Grand-messe de synthèse annuelle dédiée à la définition des priorités économiques de l’année nouvelle, la Conférence Centrale réunit à l’entrée de l’hiver des centaines de responsables de Pékin et des provinces ainsi que les régulateurs financiers, les patrons des banques et les PDG des groupes publics.

Elle fixe les objectifs de croissance [1], la taille des déficits publics, le niveau des investissements et les limites acceptables de l’inflation. L’arrière-pensée politique reste toujours la maîtrise de la relation entre la société et le pouvoir.

Dans un contexte où les filets sociaux restent encore parcellaires, le Parti garde l’œil rivé sur le niveau du chômage et la nécessité de fournir chaque année plus ou moins 11 millions d’emplois nouveaux aux entrants sur le marché du travail qu’ils soient diplômés ou non.

Alors qu’en 2021 le Parti Communiste chinois célèbrera le 100e anniversaire de sa naissance, il entend bien marquer l’année par la démonstration de sa légitimité à gouverner le pays grâce à la poursuite des réformes et à l’accent mis sur l’innovation.

En même temps, alors que les tensions sino-américaines pourraient ne pas faiblir, l’objectif est de réduire la dépendance au marché américain, de consolider la stratégie des « Nouvelles routes de la soie » en Afrique et plus spécifiquement en Asie où elle est soutenue par les accords de libre-échange.

Surtout, alors que le monde reste encore marqué par les effets paralysants de la pandémie qui ne sont pas sans effet sur la situation intérieure, les priorités sociales économiques et politiques du régime affichées ou suggérées entre les lignes, sont l’innovation technologique, le contrôle du chômage et, comme s’il anticipait à terme un freinage des exportations, le renforcement de la consommation intérieure.

S’il est vrai que le pays dont les frontières sont toujours en partie fermées, est sorti plus vite de la crise que la plupart des pays occidentaux, ces ambitions constituent une longue suite de défis dont les difficultés réelles ne sont que rarement analysées par les discours publics.

Exportations en hausse. Fortes pressions occidentales.

A l’extérieur, Pékin est confronté à une défiance générale des pays occidentaux à l’origine de tensions nouvelles en fort contraste avec la bienveillance qui prévalait dans les relations depuis les années 80.

Si en juin 1989, la répression de Tian An Men avait brutalement freiné les échanges, les blocages n’avaient pas duré. Aujourd’hui encore, la croissance des exportations ne faiblit pas. En octobre 2020, principal signe du rebond économique, elle était de +11,4% à 237,18 Mds de $ (chiffres BNS) en hausse régulière depuis le mois de mai.

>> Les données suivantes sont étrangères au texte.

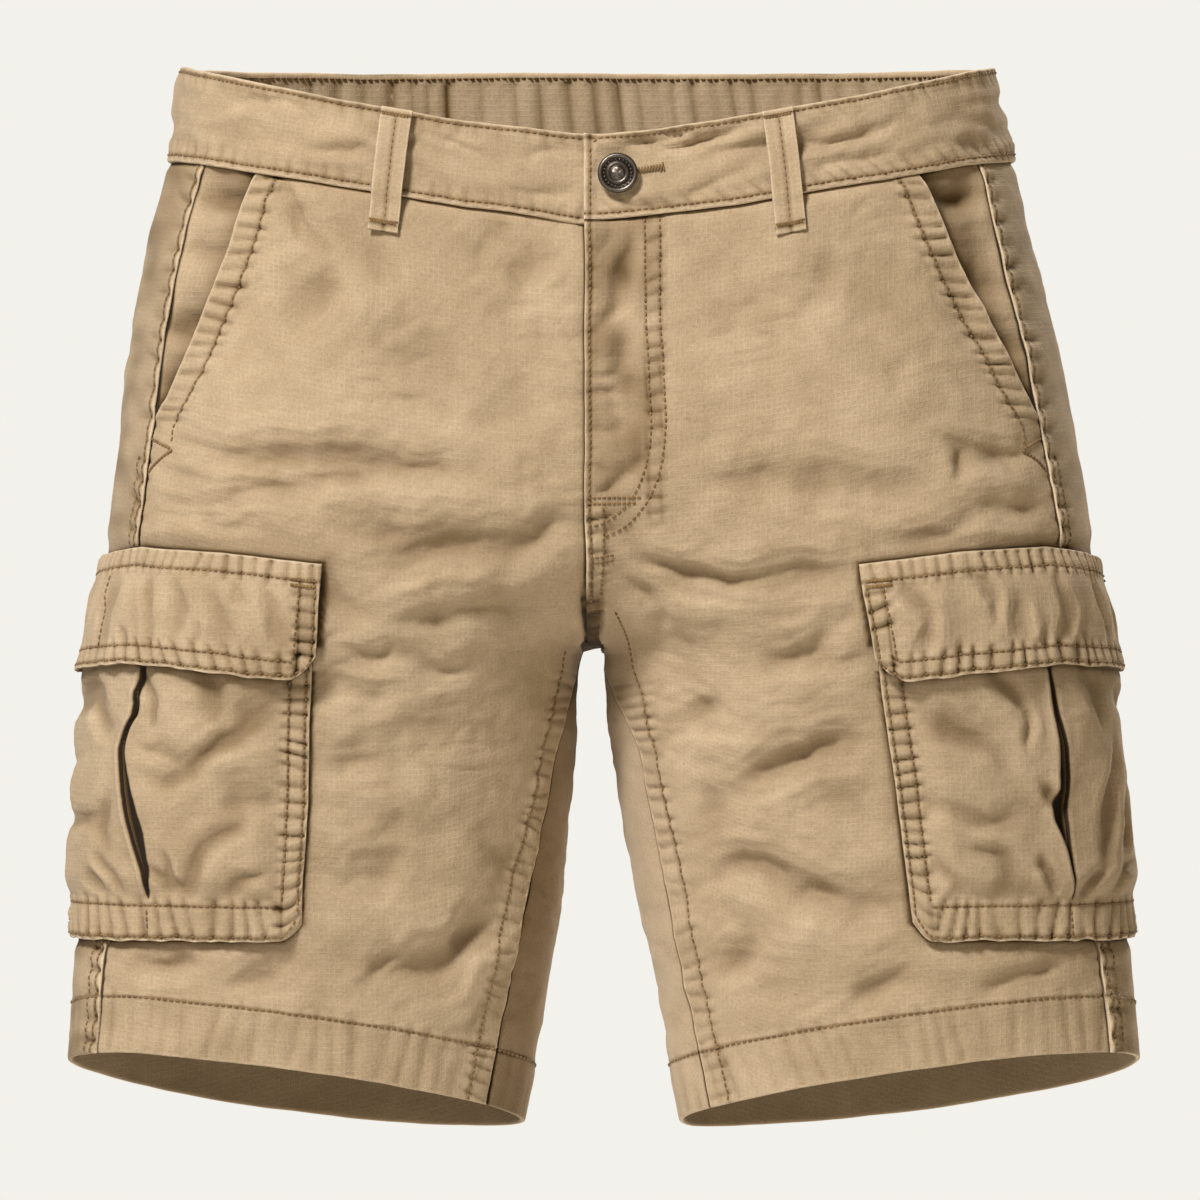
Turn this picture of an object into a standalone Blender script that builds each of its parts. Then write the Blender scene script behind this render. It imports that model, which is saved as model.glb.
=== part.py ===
"""Cargo shorts, filled out and hollow, hung from the waist.

Millimetres are used throughout and turned into metres when a mesh is made. +X is the wearer's left,
-Y the front and +Z up. The origin is the middle of the waist, half way up the waistband at the sides.
Each half of the body is a stack of rings. A ring is an oval round one leg, described by an angle that
is 0 at the inner thigh, 90 at the front, 180 at the outer side and 270 at the back. Above the fork the
two ovals run into each other and are cut at the centre seams.
"""

import math

import bmesh
import bpy
import numpy as np

MM = 0.001

# Walls and gaps.
CLOTH = 1.3
HEM_WALL = 2.4
BAND_WALL = 2.6
BAND_HEIGHT = 41.0
BAND_PROUD = 0.8
FACING_WALL = 1.1
FACING_DEPTH = 2.1
SEAM_GAP = 0.45
LAYER_GAP = 0.9

# How many steps a ring or an edge is measured in, before points are placed along it.
FINE = 240

# The centre-front and centre-back seams stand a little to the wearer's right of the origin.
CENTRE_X = -3.0
SIDE_POWER = 2.3
LEFT, RIGHT = 1, -1

# One row for each ring from the top of the waistband to the fork: its height at the side, centre front
# and centre back, how far each side reaches from the centre seam, where the oval is deepest as a share of
# that reach, how far the oval has dived towards the fork, its depth to the front and the back, and how
# soon its height falls from the side to the centre.
TORSO_COLUMNS = (
    "z_side", "z_front", "z_back", "out_right", "out_left", "centre", "dive", "front", "back", "bow",
)
TORSO = (
    (19.8, -13.7, 20.7, 185.8, 179.8, 0.34, 0.12, 90.0, 91.0, 0.90),
    (-22.0, -51.2, -19.8, 190.5, 188.0, 0.36, 0.12, 93.0, 95.0, 1.05),
    (-62.0, -85.0, -61.0, 200.6, 197.6, 0.38, 0.13, 98.0, 105.0, 1.10),
    (-107.0, -123.0, -107.0, 208.3, 208.4, 0.41, 0.16, 102.0, 115.0, 1.10),
    (-152.0, -161.0, -153.0, 213.7, 217.4, 0.44, 0.24, 104.0, 120.0, 1.10),
    (-191.0, -196.0, -194.0, 218.3, 223.7, 0.47, 0.44, 102.0, 119.0, 1.05),
    (-217.0, -224.0, -223.0, 221.0, 226.7, 0.485, 0.75, 99.0, 113.0, 1.00),
    (-234.0, -243.0, -243.0, 222.3, 228.3, 0.50, 1.00, 95.0, 106.0, 1.00),
)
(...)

Mais l’arrière-plan politique de la relation s’est durci. Désormais, il exige des gages de réciprocité, impose le criblage des investissements chinois, leur interdit les secteurs jugés sensibles et dénonce le viol de la propriété intellectuelle en même temps que l’obligation de co-entreprise, tremplin des transferts forcés de technologies.

Depuis quelques années, il augmente les pressions pour une plus grande ouverture des services, notamment dans le secteur financier, les assurances et les soins aux personnes âgées.

Cette nouvelle donne des relations extérieures plus rugueuses, coups de boutoir contre les secteurs protégés et le paradigme de l’enchevêtrement des affaires et de la politique ébranle les fondations traditionnelles du pouvoir.

Première cause de l’aggravation des tensions sino-américaines, elle oblige l’appareil déjà confronté à l’assèchement de la réserve de main d’œuvre bon marché venue de l’exode rural, à des replis tactiques sur le respect des règles du marché [2] et à des réformes de fond pour réduire les gaspillages et augmenter par l’innovation la qualité de la production.

Mais si, à l’intérieur, la séparation affaires – politiques a pu un temps se développer dans certains secteurs, la récente mise au pas de Ant Group et et de Jack Ma, vient d’en fixer les limites. Lire : Le micro-crédit en ligne percuté par le principe de précaution et la normalisation politique.

A l’extérieur et notamment le long des « Nouvelles routes de la soie », quoi qu’en dise l’appareil, la puissance de l’empreinte politique sur les affaires n’a jamais été réduite, tant la plupart des projets nécessitent des aides financières.

Note(s) :

[1La Conférence Centrale n’a pas fixé d’objectif de croissance pour 2021, mais les commentateurs chinois qui situent la croissance 2020 à +1,9% (dont +4,9% au dernier trimestre 2020) tablent sur un rebond de rattrapage de +8% l’année prochaine. Ce qui, disent-ils, établirait une croissance moyenne de +5% en phase avec les tendances d’avant la crise.

[2Pour la pensée politique chinoise qui privilégie la souveraineté absolue de l’appareil, la réduction de l’influence de l’État constitue un défi dont, souvent, les négociateurs occidentaux ne mesurent pas l’ampleur réelle. Pour le Parti de plus en plus présent dans les entreprises y compris privées, réduire son empreinte dans la production industrielle et les services est tout simplement impossible. C’est la raison pour laquelle, ses concessions ne sont que tactiques.